Recently, I wrote a short report about graphs and matrices for an assignment in my linear algebra class. So I thought I would write it here on my blog as well. I thought just uploading the pdf, but its written in Korean so here we go.
Graphs and Adjacency Matrix
A graph consists of multiple points called a vertex and edges that connect two vertices. When two vertices are connected, we call these two adjacent. It is not necessary for an edge to connect two different vertices. Also, the same two vertices can be connected by more than one edge, but for the sake of simplicity, let’s assume this is not the case.
A graph can be represented as a matrix, and operations on this matrix can tell us a few things about the graph. A graph can be represented as a matrix in the following way:
Let $G$ be a graph with $n$ vertices. Then the adjacency matrix of $G$ is a $n \times n$ matrix $A$ where
\[a_{ij} = \begin{cases} 1 &\text{$i$ and $j$ are adjacent}\\ 0 &\text{otherwise} \end{cases}\]is true.
The following matrix is the adjacency matrix $A$ of the graph in the image above.
\[A = \begin{bmatrix} 0 & 1 & 1 & 1\\ 1 & 1 & 1 & 0\\ 1 & 1 & 0 & 0\\ 1 & 0 & 0 & 0 \end{bmatrix}\]The adjacency matrix of a graph has an interesting property. Consider the following matrix $A^2$.
\[A^2 = \begin{bmatrix} 3 & 2 & 1 & 0\\ 2 & 3 & 2 & 1\\ 1 & 2 & 2 & 1\\ 0 & 1 & 1 & 1 \end{bmatrix}\]If you look at the graph closely, you can see that the $(i,j)$ component of $A^2$ is equal to the number of paths in the graph of length 2, that start from $v_i$ and end at $v_j$. If you think about this, the $(i,j)$ component of $A^2$ is calculated as the sum of $a_{ik}a_{kj}$ for all $1 \leq k \leq n$. The only way for this to be non-zero is for $a_{ik}$ and $a_{kj}$ to be both non-zero, or one. This means that there is an edge that connects $v_i$ and $v_k$, and an edge that connects $v_k$ and $v_j$. In other words, there is a path from $v_i$ to $v_j$ whose length is 2. Obviously, the sum would give the number of such paths. This can be expanded to the following statement.
Let $A$ be the adjacency matrix of $G$. Then the $(i,j)$ component of $A^n$ is equal to the number of paths from $v_i$ to $v_j$ that has a length of $n$.

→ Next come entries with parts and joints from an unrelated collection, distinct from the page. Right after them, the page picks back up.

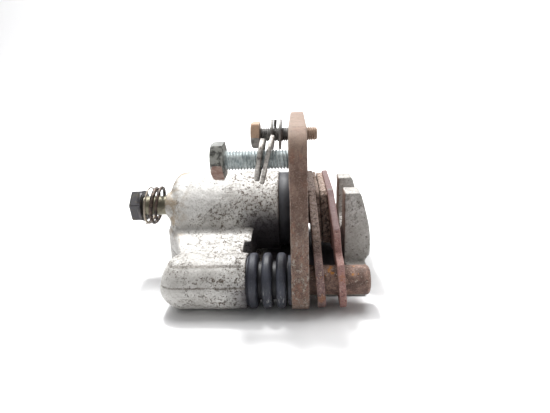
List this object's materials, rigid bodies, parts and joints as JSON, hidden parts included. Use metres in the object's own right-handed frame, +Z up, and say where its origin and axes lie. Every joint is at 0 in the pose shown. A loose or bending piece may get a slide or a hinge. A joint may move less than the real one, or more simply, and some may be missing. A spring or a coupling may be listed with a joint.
{
  "type": "floating disc brake caliper",
  "caption": "Single-piston floating disc brake caliper with its bracket plate, guide pins, rubber boots, worn pads and loosely fitted mounting bolts.",
  "frame": {"origin": "on the surface the assembly rests on, under the middle of its bounding box", "axes": "+X outboard along the piston axis, +Y away from the near guide pin, +Z up"},
  "size_m": [0.1386, 0.139, 0.0915],
  "materials": {
    "bracket_steel": "rust-brown stamped plate",
    "pin_steel": "rusted ground pin",
    "zinc_steel": "dull zinc plate, rust on the head",
    "dull_steel": "dark weathered steel",
    "cast_aluminium": "pitted, stained casting",
    "seal_rubber": "scuffed moulded rubber",
    "bushing_steel": "greased sleeve",
    "black_steel": "black oxide head, brassy shank",
    "spring_steel": "dark spring wire",
    "bleed_steel": "yellow passivated zinc",
    "piston_steel": "plated and polished",
    "backing_steel": "reddish paint over rust",
    "friction_block": "crumbling friction compound"
  },
  "bodies": {
    "bracket": {"bracket_plate": "bracket_steel", "guide_pin_near": "pin_steel", "guide_pin_far": "pin_steel", "bracket_bolt_near": "zinc_steel", "bracket_bolt_far": "dull_steel", "lock_washer_near": "zinc_steel", "lock_washer_far": "dull_steel", "flat_washer_near": "zinc_steel", "flat_washer_far": "dull_steel"},
    "caliper": {"caliper_body": "cast_aluminium", "piston_seal": "seal_rubber", "pin_bushing_near": "bushing_steel", "pin_bushing_far": "bushing_steel", "pin_boot_near": "seal_rubber", "pin_boot_far": "seal_rubber", "dust_boot": "seal_rubber", "inlet_bolt": "black_steel", "inlet_coil": "spring_steel"},
    "piston": {"piston": "piston_steel"},
    "inner_pad": {"inner_backing_plate": "backing_steel", "inner_friction": "friction_block"},
    "outer_pad": {"outer_backing_plate": "backing_steel", "outer_friction": "friction_block"},
    "bleed_screw": {"bleed_screw": "bleed_steel", "bleed_cap": "seal_rubber"}
  },
  "joints": [
    {"name": "caliper_float", "type": "slide", "parent": "bracket", "child": "caliper", "axis": [1, 0, 0], "range_m": [0, 0.009], "deforming": ["pin_boot_near", "pin_boot_far"]},
    {"name": "piston_slide", "type": "slide", "parent": "caliper", "child": "piston", "axis": [1, 0, 0], "range_m": [-0.0094, 0], "deforming": ["dust_boot"]},
    {"name": "inner_pad_slide", "type": "slide", "parent": "bracket", "child": "inner_pad", "axis": [1, 0, 0], "range_m": [-0.0004, 0]},
    {"name": "outer_pad_slide", "type": "slide", "parent": "bracket", "child": "outer_pad", "axis": [1, 0, 0], "range_m": [0, 0.009]},
    {"name": "bleed_turn", "type": "hinge", "parent": "caliper", "child": "bleed_screw", "pos_m": [-0.0278, 0.025, 0.043], "axis": [0, 1, 0], "range_deg": [0, 180]}
  ],
  "couplings": [
    {"joint": "piston_slide", "follows": "caliper_float", "ratio": -1.0444},
    {"joint": "inner_pad_slide", "follows": "caliper_float", "ratio": -0.0444},
    {"joint": "outer_pad_slide", "follows": "caliper_float", "ratio": 1}
  ]
}
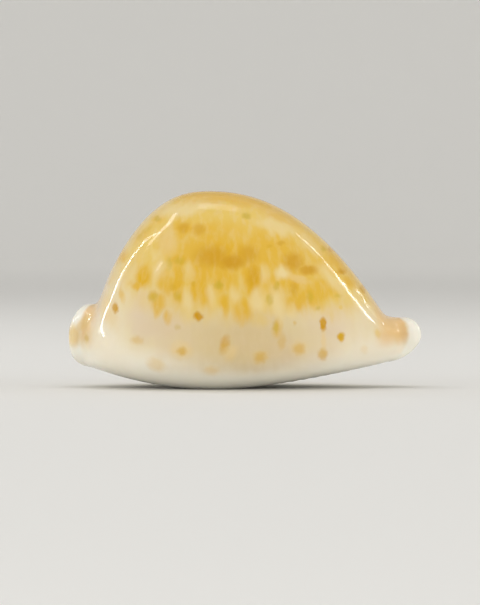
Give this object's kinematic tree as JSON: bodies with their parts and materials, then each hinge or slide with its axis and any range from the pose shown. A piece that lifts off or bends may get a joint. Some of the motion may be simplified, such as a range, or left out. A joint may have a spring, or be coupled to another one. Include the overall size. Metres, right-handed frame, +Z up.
{
  "type": "cowrie shell",
  "caption": "Glossy humped cowrie shell with drawn-out flanged ends and a toothed slit along its base, resting on its belly.",
  "frame": {"origin": "centre of the bounding box in plan, at the level of the small flat spot on the base that the shell rests on", "axes": "+X along the length towards the narrow front end, +Z up through the crest of the hump, -Y towards the outer lip, the side that the picture shows"},
  "size_m": [0.08, 0.05, 0.0447],
  "materials": {
    "shell_porcelain": "glossy natural porcelain, cream below with an ochre cloud and small orange-brown spots above"
  },
  "bodies": {
    "root": {"cowrie_shell": "shell_porcelain"}
  },
  "joints": []
}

$Proof$: The statement can be solved using induction. When $n = 1$, $a_{ij}$ should give the number of paths from $v_i$ to $v_j$. This is the definition of an adjacency matrix, and thus is true. Next, lets assume that $A^k_{ij}$ is equal to the number of paths from $v_i$ to $v_j$ that has a length of $k$. Then, $A_{ij}^{k+1} = \Sigma_{l=1}^{m} A^k_{il} A_{lj}$. For some vertex $v_l$, $A^k_{il}$ is equal to the number of paths from $v_i$ to $v_l$ with length $k$, and $A_{lj}$ is equal to the number of paths from $v_l$ to $v_j$ with length 1(this is either 1 or 0). There for the product of these two will be the number of paths with length $k+1$ from $v_i$ to $v_j$ that passes $v_l$. Adding this for all $v_l$ will give us the number of paths from $v_i$ to $v_j$ that has a length f $k+1$, proving the inductive step. $\blacksquare$
Bipartite Graphs
If vertices of a graph can be separated into two groups $U$ and $V$ so that for every edge a vertex from one end is in $U$ and the other is in $V$, we call this graph bipartite.
The adjacency matrix of a bipartite has a property that it is possible to label the vertices so that the adjacency matrix has the following shape.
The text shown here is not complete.